The claptrap about "activist judges" is at once disingenuous and destructive to the tripartate system designed by the constitutional framers. It's always been the province of the judiciary to hold the other two branches accountable to the mandates of the constitution. In this case, the New Jersey Supreme Court did just that. When majoritirian impulses trample on the rights of a minority, it's the judiciary that needs to safeguard those rights. Of course, what's a constitution to this president. If he can convince Congress to ban habeas corpus for alleged war criminals, what can he do to a bunch of gays and lesbians who don't know their place.

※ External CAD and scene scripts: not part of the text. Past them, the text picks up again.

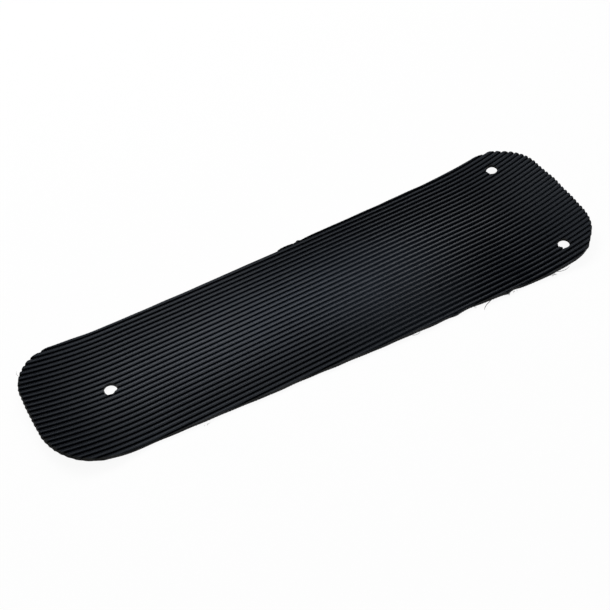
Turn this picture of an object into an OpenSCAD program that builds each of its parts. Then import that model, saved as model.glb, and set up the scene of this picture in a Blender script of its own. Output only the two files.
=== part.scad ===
// Footrest rubber pad: one strip of fine ribbed rubber, cut to a tapered outline with four
// rounded corners, punched with three fixing holes and curled up at both ends.
// The ribs run along X, the ribbed side faces +Z and the flat middle rests on Z = 0.
// Lengths along the strip are measured on the groove floors, from the middle of the pad.

/* [Outline] */
// Length of the pad along its grooves
pad_length = 341; // [300:1:400]
// Width across the wide end, before its corners are rounded
wide_w = 101.5; // [92:0.5:120]
// Width across the narrow end, before its corners are rounded
narrow_w = 76.8; // [66:0.2:88]
// How far the middle of the narrow end lies towards the far edge
narrow_shift = 10.2; // [4:0.1:11]
// Place where the far edge has stepped out by most of a rib, from the middle to the wide end
step_place = 4; // [-40:1:40]
// Length of that step along the edge
step_run = 22; // [6:1:30]

/* [Corners] */
// Radius of the narrow end's corner at the far edge
narrow_far_r = 30; // [20:1:34]
// Radius of the narrow end's corner at the near edge
narrow_near_r = 32; // [20:1:36]
// Radius of the wide end's corner at the far edge
wide_far_r = 34; // [18:1:40]
// Radius of the wide end's corner at the near edge
wide_near_r = 34; // [18:1:40]
// How far a corner's round runs past the two edges that it joins
corner_overrun = 0.6; // [0.3:0.1:1.5]

/* [Section] */
// Thickness of the web under the grooves
web_t = 1.2; // [0.8:0.1:3]
// Distance from one rib to the next
rib_pitch = 3; // [2.5:0.1:4]
// Height of a rib above the groove floor
rib_h = 1; // [0.6:0.1:1.5]
// Width of a groove at its floor
groove_w = 0.6; // [0.4:0.1:1]
// How far each flank of a rib leans in
flank_lean = 0.2; // [0.05:0.05:0.4]
// Bevel along both shoulders of a rib
crest_bevel = 0.3; // [0.1:0.05:0.5]
// Distance of the middle groove from the centre line
rib_offset = 1.5; // [-1.5:0.1:1.5]

/* [Curl] */
// Radius of the curl at both ends, on the groove floors
curl_r = 183; // [120:1:400]
// Length of the curled stretch at the narrow end
narrow_curl = 57; // [40:0.5:80]
// Length of the curled stretch at the wide end
wide_curl = 62.5; // [40:0.5:80]

/* [Fixing holes] */
// Diameter of the three punched holes
hole_d = 7; // [5:0.1:10]
// Distance of the single hole from the narrow end
narrow_hole_in = 42.5; // [30:0.5:55]
// Distance of the single hole from the near edge
narrow_hole_edge = 39.5; // [20:0.5:60]
// Distance of the far hole from the wide end
far_hole_in = 24.5; // [16:0.5:40]
// Distance of the far hole from the far edge
far_hole_edge = 14.5; // [10:0.5:25]
// Distance of the near hole from the wide end
near_hole_in = 27; // [16:0.5:40]
// Distance of the near hole from the near edge
near_hole_edge = 14; // [10:0.5:25]

/* [Hidden] */
$fn = 180;

half_l = pad_length/2;
sheet_t = web_t + rib_h;
narrow_flat = half_l - narrow_curl;
wide_flat = half_l - wide_curl;

// How far a cutting solid stands past what it cuts
cut_past = 5;
// Height of the block that trims the long edges, more than the curled ends reach
trim_h = 60;
// Ribs on each side of the middle, enough to reach past the wide end
rib_reach = ceil((wide_w/2 + abs(rib_offset))/rib_pitch) + 1;

// Place of the two long edges across the strip at x. The near edge is straight from end to end.
// The far edge runs along the ribs, steps out and then runs along them again.
narrow_far = narrow_w/2 + narrow_shift;
step_start = step_place - step_run;
function between(x, x0, y0, x1, y1) = y0 + (y1 - y0)*(x - x0)/(x1 - x0);
function near_y(x) = between(x, -half_l, narrow_shift - narrow_w/2, half_l, -wide_w/2);
function far_y(x) =
    x < step_start ? narrow_far :
    x < step_place ? between(x, step_start, narrow_far, step_place, wide_w/2) :
    wide_w/2;

// Angle that the strip has turned, u past the flat middle
function turn(u) = max(0, u)/curl_r*180/PI;

// One period of the ribbed side as [height, place], starting at a groove's middle
function rib_points(y) = [
    [web_t, y + groove_w/2],
    [sheet_t - crest_bevel, y + groove_w/2 + flank_lean],
    [sheet_t, y + groove_w/2 + flank_lean + crest_bevel],
    [sheet_t, y + rib_pitch - groove_w/2 - flank_lean - crest_bevel],
    [sheet_t - crest_bevel, y + rib_pitch - groove_w/2 - flank_lean],
    [web_t, y + rib_pitch - groove_w/2]
];

// Cross-section of the strip: height above the underside along X, width along Y
module strip_section() {
    first = rib_offset - rib_reach*rib_pitch;
    last = rib_offset + rib_reach*rib_pitch;
    ribs = [for (i = [-rib_reach : rib_reach - 1]) each rib_points(rib_offset + i*rib_pitch)];
    polygon(concat([[0, first], [web_t, first]], ribs, [[web_t, last], [0, last]]));
}

// Curled end that starts at X = 0 and rises towards +X over the given length
module curled_end(length) {
    translate([0, 0, web_t + curl_r])
        rotate([90, 0, 0])
            rotate([0, 0, -90])
                rotate_extrude(angle = turn(length))
                    translate([web_t + curl_r, 0])
                        rotate(180)
                            strip_section();
}

// The whole ribbed strip, still with parallel sides and square ends
module ribbed_strip() {
    translate([wide_flat, 0, 0])
        rotate([0, -90, 0])
            linear_extrude(wide_flat + narrow_flat)
                strip_section();
    translate([wide_flat, 0, 0])
        curled_end(wide_curl);
    translate([-narrow_flat, 0, 0])
        mirror([1, 0, 0])
            curled_end(narrow_curl);
}

// Children set on the groove floor at x along the strip and y across it, square to the rubber
module on_strip(x, y) {
    flat = x > 0 ? wide_flat : narrow_flat;
    a = turn(abs(x) - flat);
    mirror([x > 0 ? 0 : 1, 0, 0])
        translate([min(abs(x), flat) + curl_r*sin(a), y, web_t + curl_r*(1 - cos(a))])
            rotate([0, -a, 0])
                children();
}

// Upright block inside the two long edges
module edge_block() {
    corners = [-half_l, step_start, step_place, half_l];
    translate([0, 0, -cut_past])
        linear_extrude(trim_h)
            polygon(concat(
                [for (x = corners) [x, far_y(x)]],
                [for (x = [half_l, -half_l]) [x, near_y(x)]]
            ));
}

// Waste outside one rounded corner: end is 1 for the wide and -1 for the narrow end,
// side is 1 for the far and -1 for the near edge
module corner_waste(end, side, r) {
    inset = r - corner_overrun;
    x = end*(half_l - inset);
    y = (side > 0 ? far_y(x) : near_y(x)) - side*inset;
    on_strip(x + end*r/2, y)
        translate([-r/2, 0, -web_t - cut_past])
            mirror([0, side > 0 ? 0 : 1, 0])
                linear_extrude(sheet_t + 2*cut_past)
                    difference() {
                        square(r + cut_past);
                        circle(r);
                    }
}

// Punched hole at x along the strip and y across it
module punched_hole(x, y) {
    on_strip(x, y)
        translate([0, 0, -web_t - cut_past])
            cylinder(d = hole_d, h = sheet_t + 2*cut_past);
}

module pad() {
    narrow_hole_x = narrow_hole_in - half_l;
    far_hole_x = half_l - far_hole_in;
    near_hole_x = half_l - near_hole_in;
    color([0.07, 0.07, 0.08])
        difference() {
            intersection() {
                ribbed_strip();
                edge_block();
            }
            corner_waste(-1, 1, narrow_far_r);
            corner_waste(-1, -1, narrow_near_r);
            corner_waste(1, 1, wide_far_r);
            corner_waste(1, -1, wide_near_r);
            punched_hole(narrow_hole_x, near_y(narrow_hole_x) + narrow_hole_edge);
            punched_hole(far_hole_x, far_y(far_hole_x) - far_hole_edge);
            punched_hole(near_hole_x, near_y(near_hole_x) + near_hole_edge);
        }
}

pad();
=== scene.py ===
"""Dresses the footrest rubber pad: ribbed rubber with its cut edges, on a pale floor."""

import logging
import math
from dataclasses import dataclass, field
from enum import Enum

import bpy
import numpy as np
from mathutils import Matrix, Vector


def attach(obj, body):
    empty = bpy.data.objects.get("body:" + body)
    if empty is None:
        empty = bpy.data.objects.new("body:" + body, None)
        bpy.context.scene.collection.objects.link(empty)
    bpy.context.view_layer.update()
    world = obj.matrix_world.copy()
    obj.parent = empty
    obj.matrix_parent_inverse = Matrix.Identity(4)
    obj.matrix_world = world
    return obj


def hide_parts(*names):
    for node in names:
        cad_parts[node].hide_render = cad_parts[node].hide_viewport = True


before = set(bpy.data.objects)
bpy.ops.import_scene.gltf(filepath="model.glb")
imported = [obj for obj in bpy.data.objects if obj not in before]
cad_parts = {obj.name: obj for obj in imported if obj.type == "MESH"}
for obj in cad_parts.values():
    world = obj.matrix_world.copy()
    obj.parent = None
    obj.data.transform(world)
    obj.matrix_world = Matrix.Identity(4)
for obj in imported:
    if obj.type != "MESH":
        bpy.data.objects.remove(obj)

LOG = logging.getLogger("footrest_pad")
MM = 0.001
BODY = "root"
NODE = "pad"
PALE_COTTON = (0.2, 0.2, 0.195)

# Gentle noise along a line: its sines, the range of their wavelengths and the sum's usual peak
NOISE_SINES = 5
NOISE_WAVES = (0.6, 1.7)
NOISE_PEAK = 3.2


class LongEdge(Enum):
    """The two long edges of the strip, by the side of its centre line that they lie on."""

    FAR = 1
    NEAR = -1


class StripEnd(Enum):
    """The two ends of the strip, by their direction along it."""

    WIDE = 1
    NARROW = -1


@dataclass(frozen=True)
class Corner:
    """One rounded corner of the outline: which end and edge it joins, and its radius."""

    end: StripEnd
    edge: LongEdge
    radius: float


@dataclass(frozen=True)
class Wander:
    """A hollow, swelling, nick or burr of the cut edge, as a bell curve.

    The edge lies further out by height*exp(-(d/spread)**2), with d the distance from (x, y).
    """

    x: float
    y: float
    spread: float
    height: float

    @classmethod
    def in_mm(cls, x: float, y: float, spread: float, height: float) -> "Wander":
        """A wander with its sizes given in millimetres."""
        return cls(x * MM, y * MM, spread * MM, height * MM)

    def shift(self, line: np.ndarray) -> np.ndarray:
        """How far each point of a line moves out."""
        distance = np.hypot(line[:, 0] - self.x, line[:, 1] - self.y)
        return self.height * np.exp(-((distance / self.spread) ** 2))


@dataclass(frozen=True)
class Hole:
    """One punched hole: its centre on the flat strip, and its flaws, set off from the centre."""

    x: float
    y: float
    flaws: tuple[Wander, ...] = ()


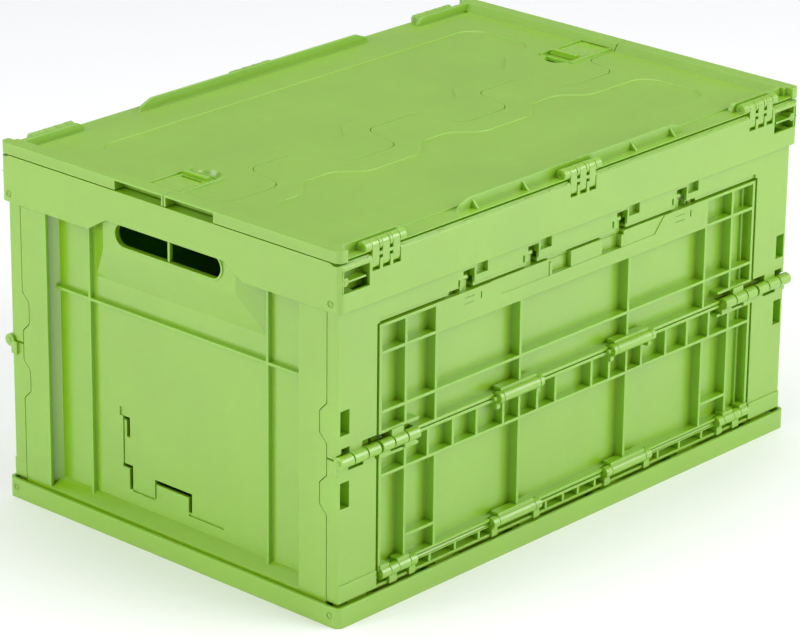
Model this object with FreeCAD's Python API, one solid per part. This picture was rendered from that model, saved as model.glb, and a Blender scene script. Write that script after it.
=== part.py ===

However, I think the New Jersey court got it right for a number of reasons and those reasons also call into question the entire quest for recognition of same sex relationships under marriage statutes. It's important to remember that, until not that long ago (say 2001), it would have seemed inconievable that there would be a possibility for same sex couples to obtain legal recognition as marriage. With the decision of the Massachusetts Supreme Judicial Court in 2004 mandating recognition under that state's marriage statutes, the movement accelerated to obtain similar recognition under other states' statutes. However, in the past year, and until Harris, the legal decisions have been a litany of bad news. Even the New York Court of Appeals declined to find a right to marry for same sex couples under that state's laws. So, should we celebrate Harris or mark it as a step backward?

I believe same sex couples deserve to have their relationships recognized by the state, allowing gays and lesbians to receive the same legal protections my wife and I can obtain under the law. When we got married over ten years ago, we discussed whether to do so legally, given the history of discrimination against same sex couples. We ultimately decided that disadvantaging ourselves would not necessarily advance the cause of obtaining recognition for same sex relationships. But we also believed that the time had come for such recognition to be a reality and had many friends in committed same sex relationships that should be regarded the same as ours.

However, by driving towards marriage, legal advocates have raised a red flag for a large portion of the American population uncomfortable with what this would represent. It also had the perhaps unintended consequence of conflating what marriage, the historical and religious institution, is versus how marriage is treated under civil law. If you ask most (sane) people whether gays and lesbians should be treated equally, a majority would probably say yes. But once this treatment is framed under the rubric of marriage, the opinions shift.

Marriage as a civil institution has had a checkered past and its historical origins had much more to do with chattel and property than rights and privileges for those involved. Why link the cause of legal recognition for same sex relationships to such vehicle? Isn't the whole purpose of the enterprise to ensure that the same legal rights and responsibilities be made available to same sex couples?

Also, by linking this cause to the baggage of civil marriage, advocates have allowed opponents to raise marriage as a religious/cultural institution under assault. Instead of arguing against the rights of same sex couples, these reactionary forces can use this as yet another example of the homosexual agenda driving our society to perdition. It also makes potential supporters into opponents by focusing on how marriage has been tied to religious interpretations in the Bible and elsewhere.

Let's get off the marriage hot button and focus on what is needed to make it possible for same sex couples to get legal, as opposed to religious, recognition of their committments. That is what the current legal quest should be about and where I think society is ultimately headed. And let's stop giving right-wingers a potential platform to demagogue (hello, Michelle Bachman) and pander to people's worst instincts.




2 comments:

Anonymous said...

The real answer (though not the politically realistic one) is that NO ONE should be able to be "married" as a civil matter. Rather, the state should provide to a committed couple -- be they gay or straight -- a civil union that provides to the couple certain "civil" -- i.e. government-endowed -- rights. Then each religion, whether methodist, quaker, jewish, lutheran, pagan, catholic, hindu, unitarian, or whatever, would make its own decision as to whether the couple qualified for "marriage" pursuant to that particular religion's tenets. Nobody should be entitled to be "married" by the state because "marriage" is properly the domain of theology, not government.

Duf said...

So I've written on this a number of times, but never with your eloquence.

I have to admit that I'm processing your statement. I feel that as long as marriage is a civil concept, it should be available to all citizens without regard to sexual orientation.

And yet your pragmatism is persuasive. There is a value in getting same sex couples under the protections afforded to heterosexual couples. And you're right, most folks would, if ask, support equal rights, even if the extension of those rights to the marriage arena would pull them out of their comfort zone.